START

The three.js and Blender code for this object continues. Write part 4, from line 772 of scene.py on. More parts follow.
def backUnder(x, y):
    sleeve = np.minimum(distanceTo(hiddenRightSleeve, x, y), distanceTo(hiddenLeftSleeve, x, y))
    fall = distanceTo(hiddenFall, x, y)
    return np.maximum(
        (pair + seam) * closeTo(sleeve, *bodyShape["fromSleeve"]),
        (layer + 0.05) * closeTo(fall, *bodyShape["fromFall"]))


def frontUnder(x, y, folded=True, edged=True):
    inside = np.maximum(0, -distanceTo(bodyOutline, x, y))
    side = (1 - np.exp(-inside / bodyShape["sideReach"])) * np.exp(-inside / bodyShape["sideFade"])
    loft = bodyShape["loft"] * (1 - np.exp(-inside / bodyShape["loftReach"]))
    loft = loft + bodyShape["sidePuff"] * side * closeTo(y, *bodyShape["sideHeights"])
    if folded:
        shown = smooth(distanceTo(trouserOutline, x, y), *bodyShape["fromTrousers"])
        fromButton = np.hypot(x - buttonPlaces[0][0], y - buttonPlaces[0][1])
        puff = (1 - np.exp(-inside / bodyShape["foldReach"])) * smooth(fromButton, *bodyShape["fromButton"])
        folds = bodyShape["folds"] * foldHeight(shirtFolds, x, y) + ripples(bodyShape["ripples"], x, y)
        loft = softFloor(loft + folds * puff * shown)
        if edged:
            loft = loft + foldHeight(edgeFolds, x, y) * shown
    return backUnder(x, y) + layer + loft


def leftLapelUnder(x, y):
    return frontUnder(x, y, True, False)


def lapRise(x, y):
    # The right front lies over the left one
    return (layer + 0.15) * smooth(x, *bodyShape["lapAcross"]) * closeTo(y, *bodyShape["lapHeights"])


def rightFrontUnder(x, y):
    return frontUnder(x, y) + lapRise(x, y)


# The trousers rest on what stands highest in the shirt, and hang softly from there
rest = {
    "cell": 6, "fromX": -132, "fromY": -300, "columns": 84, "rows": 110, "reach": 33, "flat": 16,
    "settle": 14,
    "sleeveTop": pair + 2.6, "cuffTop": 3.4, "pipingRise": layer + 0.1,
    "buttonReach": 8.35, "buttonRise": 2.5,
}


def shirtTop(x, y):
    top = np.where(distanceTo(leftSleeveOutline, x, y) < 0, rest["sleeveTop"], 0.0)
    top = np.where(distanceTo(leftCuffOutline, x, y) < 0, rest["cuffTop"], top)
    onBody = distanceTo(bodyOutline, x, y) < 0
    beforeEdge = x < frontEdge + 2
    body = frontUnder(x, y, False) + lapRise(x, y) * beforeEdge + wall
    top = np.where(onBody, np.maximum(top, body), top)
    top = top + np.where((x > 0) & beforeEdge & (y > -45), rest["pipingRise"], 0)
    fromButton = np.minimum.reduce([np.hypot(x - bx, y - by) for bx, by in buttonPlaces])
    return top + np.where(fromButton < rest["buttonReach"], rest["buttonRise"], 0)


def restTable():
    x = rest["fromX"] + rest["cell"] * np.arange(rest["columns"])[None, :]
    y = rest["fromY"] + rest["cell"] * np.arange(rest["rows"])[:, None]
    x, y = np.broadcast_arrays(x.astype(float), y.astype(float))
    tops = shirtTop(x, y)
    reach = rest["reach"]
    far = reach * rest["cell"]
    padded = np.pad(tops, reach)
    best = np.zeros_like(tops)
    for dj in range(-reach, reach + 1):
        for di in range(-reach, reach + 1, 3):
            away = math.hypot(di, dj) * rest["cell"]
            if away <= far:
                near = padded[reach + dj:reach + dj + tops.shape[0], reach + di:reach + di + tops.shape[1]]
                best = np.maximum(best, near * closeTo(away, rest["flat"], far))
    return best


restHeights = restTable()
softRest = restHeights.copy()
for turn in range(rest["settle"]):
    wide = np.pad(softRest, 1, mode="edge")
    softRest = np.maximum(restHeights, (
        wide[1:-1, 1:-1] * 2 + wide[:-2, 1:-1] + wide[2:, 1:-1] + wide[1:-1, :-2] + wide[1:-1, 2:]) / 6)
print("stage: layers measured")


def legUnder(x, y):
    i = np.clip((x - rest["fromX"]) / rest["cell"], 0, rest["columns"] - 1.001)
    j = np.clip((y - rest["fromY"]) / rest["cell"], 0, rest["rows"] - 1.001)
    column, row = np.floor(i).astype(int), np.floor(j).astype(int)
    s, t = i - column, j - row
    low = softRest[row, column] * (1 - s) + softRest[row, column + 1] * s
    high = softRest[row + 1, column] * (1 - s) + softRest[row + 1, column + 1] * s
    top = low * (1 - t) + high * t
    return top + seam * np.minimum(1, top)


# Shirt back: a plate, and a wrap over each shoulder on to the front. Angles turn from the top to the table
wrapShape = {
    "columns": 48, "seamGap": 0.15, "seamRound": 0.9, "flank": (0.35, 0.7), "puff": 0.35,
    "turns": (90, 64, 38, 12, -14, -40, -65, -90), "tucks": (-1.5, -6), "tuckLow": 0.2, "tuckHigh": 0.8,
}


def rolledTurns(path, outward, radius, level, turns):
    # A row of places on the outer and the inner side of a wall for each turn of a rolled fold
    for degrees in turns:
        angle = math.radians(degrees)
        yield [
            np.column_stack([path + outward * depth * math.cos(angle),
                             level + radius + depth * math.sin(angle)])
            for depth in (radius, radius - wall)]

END

TO DO: Quote exactly the stretch of lines above that starts at the first one and ends at the line with "(layer + 0.05)", and nothing beyond it.

SOLUTION TO THE EXERCISE:
The three.js and Blender code for this object continues. Write part 4, from line 772 of scene.py on. More parts follow.
def backUnder(x, y):
    sleeve = np.minimum(distanceTo(hiddenRightSleeve, x, y), distanceTo(hiddenLeftSleeve, x, y))
    fall = distanceTo(hiddenFall, x, y)
    return np.maximum(
        (pair + seam) * closeTo(sleeve, *bodyShape["fromSleeve"]),
        (layer + 0.05) * closeTo(fall, *bodyShape["fromFall"]))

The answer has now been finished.